In 1944, after Al Capone has been released from prison, J. Edgar Hoover assigns an FBI junior agent to insinuate himself into Capone's life and gain his trust so that Hoover can nail as many of Capone's Mob confederates as possible. Capone, suffering from the neurological effects of syphilis, is alternately lucid, full of the passion and energy that fueled his rise to the pinnacle of American crime…and rambling or ranting, the broken shell of a man released from prison so he could die at home with his family.
With the superb narrative gifts honed in dozens of novels, Estleman has captured the essence of this American icon as never before. With subtly nuanced portrayals of those in Capone's circle—his underrated wife Mae Capone, members of the Chicago Outfit including the deadly Frank Nitti—as well as his nemesis, J. Edgar Hoover, Hoover's secretary Helen Gandy and others, The Confessions of Al Capone is a major literary achievement.

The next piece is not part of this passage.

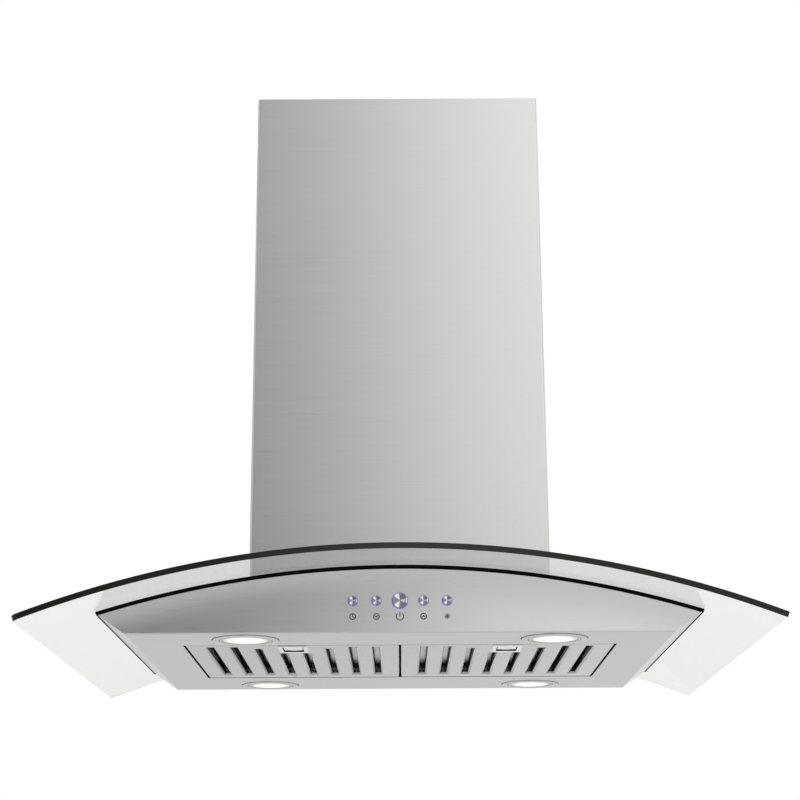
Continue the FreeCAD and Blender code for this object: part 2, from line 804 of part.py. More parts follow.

At the Publisher's request, this title is being sold without Digital Rights Management Software (DRM) applied.
PUBLISHERS WEEKLY
Edgar-finalist Estleman (Burning Midnight) presents a nuanced and compelling fictionalized portrait of the best-known gangster of them all, Al Capone. In 1944, J. Edgar Hoover pulls Peter Vasco off a desk job for a special undercover assignment. Capone is in Florida, dying of syphilis, and Hoover hopes the right person can get information from him that would enable the bureau to make cases against successors to his criminal throne. As Vasco's father was acquainted with the mobster from a long-ago incident, the young investigator is tapped to pose as a priest and work his way into Capone's inner circle to elicit what useful information he can. The book alternates between third-person description of Vasco's efforts and a convincing first-person narration by Capone as he shares some of his secrets. Estleman captures his lead's ambivalence at deceiving others for a greater good perfectly, and the directions the plot takes aren't always foreseeable.